- _Goal_
In the listing below, locate the line that contains "left_scale = make_left_scale()" and the line that contains "for node in". Restate word for word those two lines and every line between them, and nothing else.

------ Raw data ------

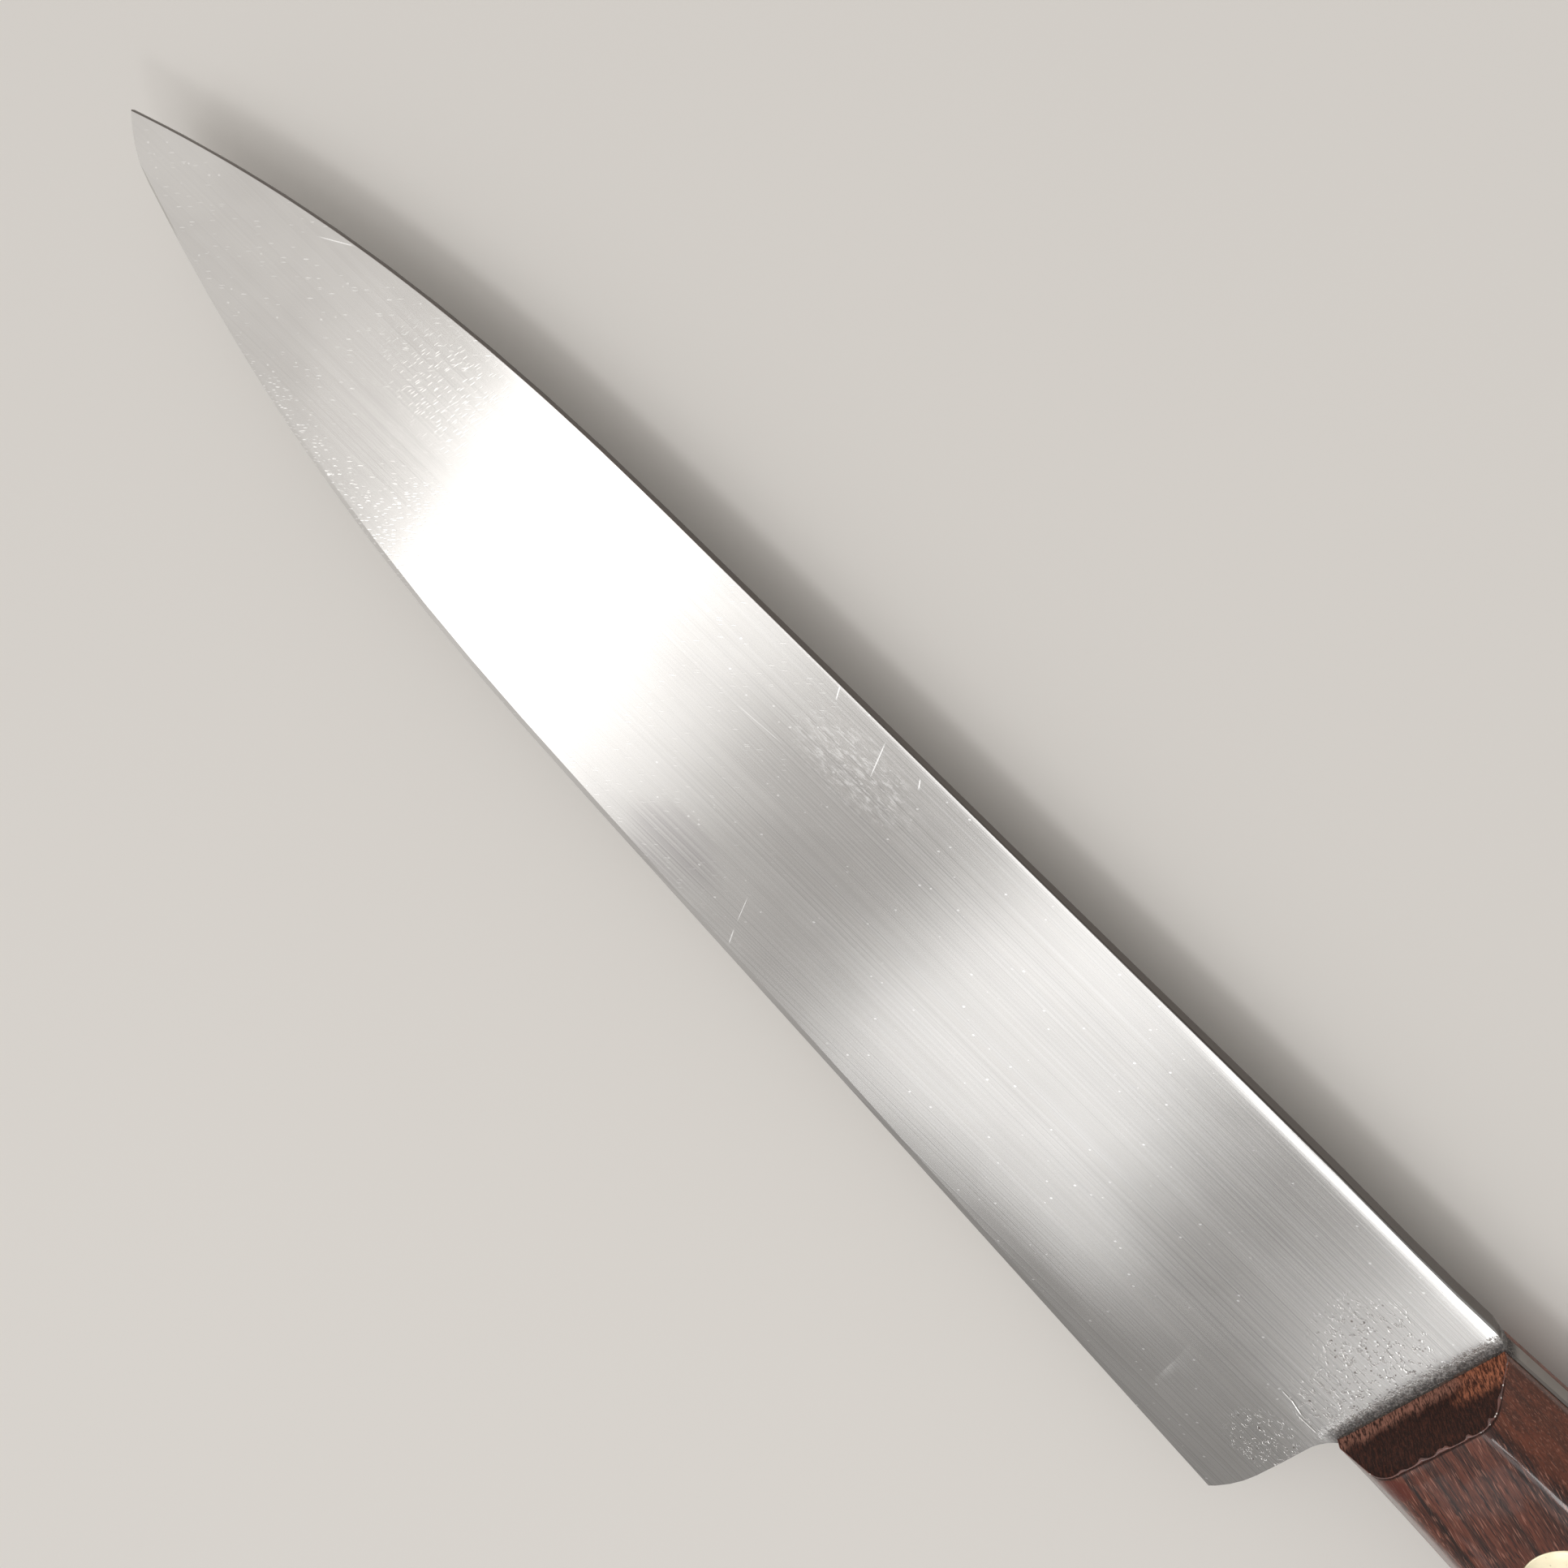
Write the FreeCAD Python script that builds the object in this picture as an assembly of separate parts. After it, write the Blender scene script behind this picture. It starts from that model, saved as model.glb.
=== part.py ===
import FreeCAD, Part
import math
import os

# A full-tang chef knife lying on its right side.
# Worked in knife coordinates, in millimetres: X runs from the tip to the butt, Y points from the
# edge to the spine with the straight of the spine at Y = 0, and Z = 0 is the blade's middle plane.
# The last step moves every piece so that the origin is the middle of the footprint, at the bottom.

# Blade, seen from the side.
blade_length = 206.8
spine_fall = 0.5
spine_tip_drop = 10.8
spine_curve_length = 78.0
spine_curve_power = 2.45
heel_depth = 42.6
edge_slope = 0.0706
belly_length = 90.0
belly_power = 2.6
tip_depth = 2.7
tip_round = 6.0
tip_bow = 0.62

# Heel: a straight back edge that curves forward to the edge corner and back to the handle.
heel_setback = 1.2
heel_choil_rise = 3.6
heel_toe_rise = 6.6
heel_toe_reach = 1.3

# Blade, across its thickness.
tang_thickness = 2.7
tip_thickness = 0.6
taper_power = 1.4
shoulder_thickness = 0.5
shoulder_most = 0.8  # of the spine's thickness, where the tip is thinner than the shoulder
edge_thickness = 0.08
bevel_height = 0.9
spine_ease = 0.25
grind_power_at_heel = 7.0
grind_fade_power = 4.0

# Handle, seen from the side.
handle_length = 118.0
top_step = 0.8
top_step_run = 3.5
front_rise = 0.05
front_depth = 24.4
top_arch = 1.1
top_arch_from_front = 48.0
butt_top_drop = 3.4
belly_depth = 26.1
belly_from_front = 32.0
waist_depth = 24.8
waist_from_front = 78.0
butt_depth = 29.0
butt_bow = 2.0
butt_top_radius = 9.0
butt_bottom_radius = 8.0

# Handle scales, across their thickness.
scale_thickness = 7.0
scale_shrink = 0.3
flank_land = 1.2
facet_width = 4.0
ridge_radius = 4.0
front_ahead = 0.3
front_lean = 2.5
front_skew = 0.4

# Cutler's rivets: a headed post driven into a headed sleeve.
rivet_head_diameter = 11.1
rivet_head_thickness = 1.8
sleeve_diameter = 6.35
post_diameter = 4.2
post_length = 10.0
post_nose = 0.4
sleeve_end_gap = 0.6
rivet_from_front = 23.4
rivet_spacing = 35.5
rivet_drops = {"front": 12.7, "middle": 12.2, "rear": 13.0}
hole_clearance = 0.05
head_clearance = 0.01

# Worked out from the sizes above.
half_tang = tang_thickness / 2
heel_x = blade_length - heel_setback
side_z = half_tang + scale_thickness

# How the shapes are worked out: the blade's sections crowd towards the tip, the handle's outline
# starts a little ahead of its front, and cutting blocks reach well past the part.
section_count = 12
section_crowding = 1.6
side_points = 6
lead = 5.0
past_part = 20.0
close = 0.001


def at(x, y, z=0.0):
    return FreeCAD.Vector(x, y, z)


def line(start, end):
    return Part.LineSegment(start, end).toShape()


def arc(start, middle, end):
    return Part.Arc(start, middle, end).toShape()


def curve(points):
    spline = Part.BSplineCurve()
    spline.interpolate(points)
    return spline.toShape()


def arc_from_tangent(start, end):
    """Arc from start, where it runs along Y, to end."""
    dx = end.x - start.x
    dy = end.y - start.y
    radius = (dx * dx + dy * dy) / (2 * dx)
    turn = math.asin(dy / radius) / 2
    middle = at(start.x + radius * (1 - math.cos(turn)), start.y + radius * math.sin(turn))
    return arc(start, middle, end)


def prism(edges, low, high):
    """Straight block over the outline that the edges close, from Z = low to Z = high."""
    face = Part.Face(Part.Wire(Part.__sortEdges__(edges)))
    face.translate(at(0, 0, low))
    return face.extrude(at(0, 0, high - low))


def disc(x, y, low, high, diameter):
    return Part.makeCylinder(diameter / 2, high - low, at(x, y, low))


# ---- blade ----

def spine_y(x):
    """Height of the spine: a slight even fall, then the drop to the tip."""
    along = max(0.0, 1 - x / spine_curve_length)
    return -spine_fall * (1 - x / blade_length) - spine_tip_drop * along ** spine_curve_power


def edge_y(x):
    """Height of the cutting edge: a straight slope from the heel, then the belly up to the tip."""
    toe_x = heel_x - heel_toe_reach
    straight = edge_slope * (toe_x - x) - heel_depth
    belly_rise = spine_y(0) - tip_depth + heel_depth - edge_slope * toe_x
    along = max(0.0, 1 - x / belly_length)
    return straight + belly_rise * along ** belly_power


def section(x):
    """Closed outline across the blade at x: eased spine, ground sides and the edge's bevel."""
    along = max(0.0, x / blade_length)
    height = spine_y(x) - edge_y(x)
    spine_half = (tip_thickness + (tang_thickness - tip_thickness) * along ** taper_power) / 2
    shoulder_half = min(shoulder_thickness / 2, spine_half * shoulder_most)
    ease = spine_ease * spine_half / half_tang
    bevel = bevel_height * math.sqrt(height / heel_depth)
    power = 1 + (grind_power_at_heel - 1) * along ** grind_fade_power
    top = spine_y(x) - ease
    run = top - (edge_y(x) + bevel)

    def side(sign):
        points = []
        for i in range(side_points):
            down = i / (side_points - 1)
            half = spine_half - (spine_half - shoulder_half) * down ** power
            points.append(at(x, top - run * down, sign * half))
        return points

    left = side(1)
    right = side(-1)
    spine_left = at(x, spine_y(x), spine_half - ease)
    spine_right = at(x, spine_y(x), ease - spine_half)
    edge_left = at(x, edge_y(x), edge_thickness / 2)
    edge_right = at(x, edge_y(x), -edge_thickness / 2)
    edges = [
        line(spine_left, left[0]),
        curve(left),
        line(left[-1], edge_left),
        line(edge_left, edge_right),
        line(edge_right, right[-1]),
        curve(right[::-1]),
        line(right[0], spine_right),
        line(spine_right, spine_left),
    ]
    return Part.Wire(edges)


def blade_outline():
    """Limits of the blade: the tip, the step down to the handle and the heel's back edge."""
    low = -heel_depth - past_part
    tip = at(0, spine_y(0))
    round_end = at(tip_round, edge_y(tip_round))
    chord = round_end - tip
    bow = at(chord.y, -chord.x) * (tip_bow / chord.Length)
    round_middle = (tip + round_end) * 0.5 + bow
    far_down = at((tip.y - low) / 2, low)
    step_start = at(blade_length - top_step_run, 0)
    front_up = at(blade_length, -top_step)
    front_down = at(blade_length, -front_depth)
    straight_top = at(heel_x, -front_depth - heel_choil_rise)
    straight_bottom = at(heel_x, heel_toe_rise - heel_depth)
    toe = at(heel_x - heel_toe_reach, -heel_depth)
    return [
        arc(round_end, round_middle, tip),
        line(tip, at(0, past_part)),
        line(at(0, past_part), at(step_start.x, past_part)),
        line(at(step_start.x, past_part), step_start),
        line(step_start, front_up),
        line(front_up, front_down),
        arc_from_tangent(straight_top, front_down),
        line(straight_top, straight_bottom),
        arc_from_tangent(straight_bottom, toe),
        line(toe, at(toe.x, low)),
        line(at(toe.x, low), far_down),
        line(far_down, round_end),
    ]


def rivet_places():
    """Name, X and Y of each rivet."""
    places = []
    for i, (name, drop) in enumerate(rivet_drops.items()):
        places.append((name, blade_length + rivet_from_front + i * rivet_spacing, -drop))
    return places


def handle_edges(inset):
    """Outline of the handle, drawn in by inset and carried on ahead of the handle's front."""
    front = blade_length
    butt = front + handle_length - butt_bow - inset
    top = [
        at(front - lead, -top_step - lead * front_rise - inset),
        at(front, -top_step - inset),
        at(front + top_arch_from_front, top_arch - inset),
        at(butt, -butt_top_drop - inset),
    ]
    bottom = [
        at(front - lead, inset - front_depth),
        at(front, inset - front_depth),
        at(front + belly_from_front, inset - belly_depth),
        at(front + waist_from_front, inset - waist_depth),
        at(butt, inset - butt_depth),
    ]
    butt_middle = at(butt + butt_bow, (top[-1].y + bottom[-1].y) / 2)
    return [
        curve(top),
        arc(top[-1], butt_middle, bottom[-1]),
        curve(bottom),
        line(bottom[0], top[0]),
    ]


def handle_block(inset, low, high):
    """Block of the handle's outline with both corners of the butt rounded."""
    block = prism(handle_edges(inset), low, high)
    corners = [e for e in block.Edges if e.BoundBox.ZLength > (high - low) / 2]
    butt_corners = [e for e in corners if e.BoundBox.XMin > blade_length + handle_length / 2]
    for corner in butt_corners:
        upper = corner.BoundBox.YMin > -belly_depth / 2
        radius = (butt_top_radius if upper else butt_bottom_radius) - inset
        middle = corner.BoundBox.Center
        match = [e for e in block.Edges if e.BoundBox.Center.distanceToPoint(middle) < close]
        block = block.makeFillet(radius, match)
    return block


def rim(block, z):
    """Edges of the block's outline at height z, except along its front."""
    found = []
    for e in block.Edges:
        box = e.BoundBox
        flat = abs(box.ZMin - z) < close and abs(box.ZMax - z) < close
        if flat and box.XLength > close:
            found.append(e)
    return found


def make_blade():
    """Ground blade and full tang in one piece of steel, drilled for the rivets."""
    stations = []
    for i in range(section_count + 1):
        stations.append(blade_length * (i / section_count) ** section_crowding)
    ground = Part.makeLoft([section(x) for x in stations], True, False)
    ground = ground.common(prism(blade_outline(), -past_part, past_part))
    tang = handle_block(0, -half_tang, half_tang)
    tang = tang.makeChamfer(spine_ease, rim(tang, half_tang) + rim(tang, -half_tang))
    ahead = Part.makeBox(past_part, 3 * heel_depth, past_part)
    ahead.translate(at(blade_length - past_part, -2 * heel_depth, -past_part / 2))
    tang = tang.cut(ahead)
    blade = ground.fuse(tang)
    for name, x, y in rivet_places():
        blade = blade.cut(disc(x, y, -past_part, past_part, sleeve_diameter + 2 * hole_clearance))
    return blade


# ---- handle scales ----

def front_cutter():
    """Everything ahead of the scale's front, which leans back and is slightly skew."""
    foot = blade_length - front_ahead
    slope = front_lean / scale_thickness
    outline = Part.makePolygon([
        at(foot - past_part, 0, -past_part),
        at(foot - slope * (past_part + half_tang), 0, -past_part),
        at(foot + slope * (past_part - half_tang), 0, past_part),
        at(foot - past_part, 0, past_part),
        at(foot - past_part, 0, -past_part),
    ])
    cutter = Part.Face(outline).extrude(at(0, -2 * heel_depth, 0))
    cutter.translate(at(0, heel_depth - front_depth / 2, 0))
    skew = -math.degrees(math.atan(front_skew / front_depth))
    cutter.rotate(at(foot, -front_depth / 2), at(0, 0, 1), skew)
    return cutter


def make_left_scale():
    """Left scale: flat on the tang, faceted flanks, rounded ridges and a front that leans back."""
    block = handle_block(scale_shrink, half_tang, side_z)
    facet_height = scale_thickness - flank_land
    block = block.makeChamfer(facet_height, facet_width, rim(block, side_z))
    ridges = rim(block, side_z)
    block = block.makeFillet(ridge_radius, ridges)
    block = block.cut(front_cutter())
    for name, x, y in rivet_places():
        block = block.cut(disc(x, y, 0, side_z, sleeve_diameter + 2 * hole_clearance))
        seat = side_z - rivet_head_thickness
        block = block.cut(disc(x, y, seat, side_z + past_part, rivet_head_diameter + 2 * head_clearance))
    return block


# ---- rivets ----

def make_sleeve(x, y):
    """Sleeve half: head on the left side, blind bore open towards the right."""
    head = disc(x, y, side_z - rivet_head_thickness, side_z, rivet_head_diameter)
    end = -side_z + rivet_head_thickness + sleeve_end_gap
    body = disc(x, y, end, side_z - rivet_head_thickness, sleeve_diameter)
    bore_top = -side_z + rivet_head_thickness + post_length
    bore = disc(x, y, end, bore_top, post_diameter)
    return head.fuse(body).cut(bore)


def make_post(x, y):
    """Post half: head on the right side, shank driven to the bottom of the sleeve's bore."""
    head = disc(x, y, -side_z, rivet_head_thickness - side_z, rivet_head_diameter)
    bore_top = -side_z + rivet_head_thickness + post_length
    shank = disc(x, y, rivet_head_thickness - side_z, bore_top, post_diameter)
    nose = [e for e in shank.Edges if abs(e.BoundBox.ZMin - bore_top) < close and e.Closed]
    return head.fuse(shank.makeChamfer(post_nose, nose))


# ---- every piece, moved to the footprint's middle and written ----

left_scale = make_left_scale()
pieces = {
    "blade": make_blade(),
    "left_scale": left_scale,
    "right_scale": left_scale.mirror(at(0, 0), at(0, 0, 1)),
}
for name, x, y in rivet_places():
    pieces["rivet_sleeve_" + name] = make_sleeve(x, y)
    pieces["rivet_post_" + name] = make_post(x, y)

whole = Part.makeCompound(list(pieces.values())).optimalBoundingBox(False)
os.makedirs("parts", exist_ok=True)
for node, shape in pieces.items():
    placed = shape.removeSplitter()
    placed.translate(at(-whole.Center.x, -whole.Center.y, -whole.ZMin))
    placed.exportStep("parts/" + node + ".step")
    print(node, placed.ShapeType, len(placed.Solids), placed.isValid(), round(placed.Volume, 1))
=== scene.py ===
import math
import random

import bmesh
import bpy
from mathutils import Matrix, Vector


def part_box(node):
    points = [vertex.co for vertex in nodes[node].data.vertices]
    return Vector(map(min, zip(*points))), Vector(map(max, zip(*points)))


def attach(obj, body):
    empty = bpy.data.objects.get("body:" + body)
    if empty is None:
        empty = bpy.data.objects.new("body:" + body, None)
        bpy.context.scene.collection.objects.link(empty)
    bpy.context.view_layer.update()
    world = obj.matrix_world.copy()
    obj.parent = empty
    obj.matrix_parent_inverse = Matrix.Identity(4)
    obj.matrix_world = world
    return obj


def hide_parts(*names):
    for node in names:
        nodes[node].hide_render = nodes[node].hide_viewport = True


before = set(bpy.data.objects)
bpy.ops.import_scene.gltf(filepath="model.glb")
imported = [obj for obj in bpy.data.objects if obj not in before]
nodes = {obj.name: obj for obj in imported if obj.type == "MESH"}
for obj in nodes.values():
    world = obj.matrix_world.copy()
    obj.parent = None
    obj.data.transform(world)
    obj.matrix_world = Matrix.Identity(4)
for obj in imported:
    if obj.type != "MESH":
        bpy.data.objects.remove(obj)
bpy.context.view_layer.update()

mm = 0.001
rivet_names = ("front", "middle", "rear")

# Where things are on the knife, from the frame. It lies on its right side with the tip towards -X
# and the spine towards +Y.
blade_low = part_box("blade")[0]
scale_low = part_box("left_scale")[0]
handle_front = scale_low.x
front_ys = [v.co.y for v in nodes["left_scale"].data.vertices if v.co.x < handle_front + 2 * mm]
front_bottom = min(front_ys)
front_top = max(front_ys)
tang_top = scale_low.z
tang_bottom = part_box("right_scale")[1].z
middle_z = (tang_top + tang_bottom) / 2
blade_ys = [v.co.y for v in nodes["blade"].data.vertices if v.co.x < handle_front - 10 * mm]
spine_y = max(blade_ys)

# The scales' fronts lean back 2.5 mm over their 7 mm, and are slightly skew across the blade.
front_lean = 2.5 / 7.0
front_skew = 0.0164

# The rivets' two halves.
rivet_barrel_radius = 3.175 * mm
rivet_shank_radius = 2.1 * mm
rivet_head_thickness = 1.8 * mm
rivet_nose = 0.4 * mm
rivet_rim = 0.28 * mm
rivet_crown = 0.07 * mm
turning_steps = 72

# How far apart two points of a mesh still count as one.
lathe_merge = 0.0005 * mm
cad_merge = 0.001 * mm
strand_merge = 0.002 * mm

# Hand sanding that took the scales' corners off.
eased_corner = 0.12 * mm
sharp_corner_degrees = 28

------

- _In response_
left_scale = make_left_scale()
pieces = {
    "blade": make_blade(),
    "left_scale": left_scale,
    "right_scale": left_scale.mirror(at(0, 0), at(0, 0, 1)),
}
for name, x, y in rivet_places():
    pieces["rivet_sleeve_" + name] = make_sleeve(x, y)
    pieces["rivet_post_" + name] = make_post(x, y)

whole = Part.makeCompound(list(pieces.values())).optimalBoundingBox(False)
os.makedirs("parts", exist_ok=True)
for node, shape in pieces.items():
    placed = shape.removeSplitter()
    placed.translate(at(-whole.Center.x, -whole.Center.y, -whole.ZMin))
    placed.exportStep("parts/" + node + ".step")
    print(node, placed.ShapeType, len(placed.Solids), placed.isValid(), round(placed.Volume, 1))
=== scene.py ===
import math
import random

import bmesh
import bpy
from mathutils import Matrix, Vector


def part_box(node):
    points = [vertex.co for vertex in nodes[node].data.vertices]
    return Vector(map(min, zip(*points))), Vector(map(max, zip(*points)))


def attach(obj, body):
    empty = bpy.data.objects.get("body:" + body)
    if empty is None:
        empty = bpy.data.objects.new("body:" + body, None)
        bpy.context.scene.collection.objects.link(empty)
    bpy.context.view_layer.update()
    world = obj.matrix_world.copy()
    obj.parent = empty
    obj.matrix_parent_inverse = Matrix.Identity(4)
    obj.matrix_world = world
    return obj


def hide_parts(*names):
    for node in names:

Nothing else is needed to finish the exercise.